#### [WRITTEN EXERCISE]
Copy out every line of the data exactly.

#### [EXCERPTED RECORDS]
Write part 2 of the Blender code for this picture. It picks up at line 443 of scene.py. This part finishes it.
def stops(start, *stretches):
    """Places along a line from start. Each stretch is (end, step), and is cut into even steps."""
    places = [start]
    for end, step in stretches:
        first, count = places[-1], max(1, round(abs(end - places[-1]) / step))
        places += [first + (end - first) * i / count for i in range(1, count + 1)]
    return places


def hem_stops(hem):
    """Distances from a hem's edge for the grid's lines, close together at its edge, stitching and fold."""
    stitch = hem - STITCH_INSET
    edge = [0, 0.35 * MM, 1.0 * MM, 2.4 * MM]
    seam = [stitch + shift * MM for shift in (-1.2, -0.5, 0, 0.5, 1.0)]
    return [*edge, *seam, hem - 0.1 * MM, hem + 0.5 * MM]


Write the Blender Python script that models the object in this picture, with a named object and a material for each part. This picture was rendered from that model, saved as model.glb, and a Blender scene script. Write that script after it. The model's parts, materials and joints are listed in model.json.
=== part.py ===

#### [RESULT OF THIS EXERCISE]
Write part 2 of the Blender code for this picture. It picks up at line 443 of scene.py. This part finishes it.
def stops(start, *stretches):
    """Places along a line from start. Each stretch is (end, step), and is cut into even steps."""
    places = [start]
    for end, step in stretches:
        first, count = places[-1], max(1, round(abs(end - places[-1]) / step))
        places += [first + (end - first) * i / count for i in range(1, count + 1)]
    return places


def hem_stops(hem):
    """Distances from a hem's edge for the grid's lines, close together at its edge, stitching and fold."""
    stitch = hem - STITCH_INSET
    edge = [0, 0.35 * MM, 1.0 * MM, 2.4 * MM]
    seam = [stitch + shift * MM for shift in (-1.2, -0.5, 0, 0.5, 1.0)]
    return [*edge, *seam, hem - 0.1 * MM, hem + 0.5 * MM]


Write the Blender Python script that models the object in this picture, with a named object and a material for each part. This picture was rendered from that model, saved as model.glb, and a Blender scene script. Write that script after it. The model's parts, materials and joints are listed in model.json.
=== part.py ===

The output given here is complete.